The majority of the second half is Joe getting her groove back. She finds her drive being rekindled by K (impressively played by Tintin himself, Jamie Bell), a Dom who allows Joe to discover the power of submissiveness. Until this point she has only known the dominant power of her sexuality. This sexual liberation comes at a cost though, and ends up liberating her from her relationship with Jerome and their young child as well (this break-up between Joe and Jerome is the one scene that I felt LaBeouf really nailed). She’s learned a thing or two from K though, and cleverly puts it to use in a new career as a debt collector.
Her new boss, L (Willem Dafoe), suggests that she acquire a successor (pun possibly intended).
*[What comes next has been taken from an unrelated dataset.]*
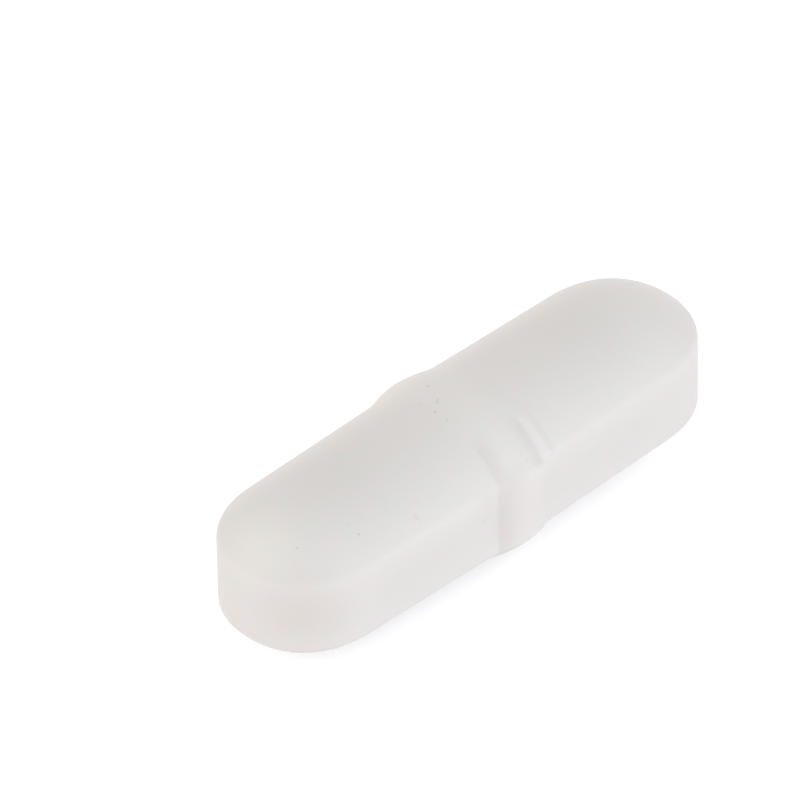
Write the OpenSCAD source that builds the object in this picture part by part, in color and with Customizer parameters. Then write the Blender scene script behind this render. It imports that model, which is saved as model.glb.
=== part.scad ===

It allows Joe to be the mother-figure she wasn’t able to for her child with Jerome. This includes the joys of being a teacher and the pains a mother feels when that child reaches the age of resentment. Which brings us just about to the point of how Joe ended up in that alleyway. I won’t spoil the film any further by giving that away - nor how the relationship between Joe and Seligman ends. Just keep in mind that this “Depression Trilogy” began as a response to the psychotherapy von Trier received during his bout and given Seligman’s name-sake, his fate is sealed.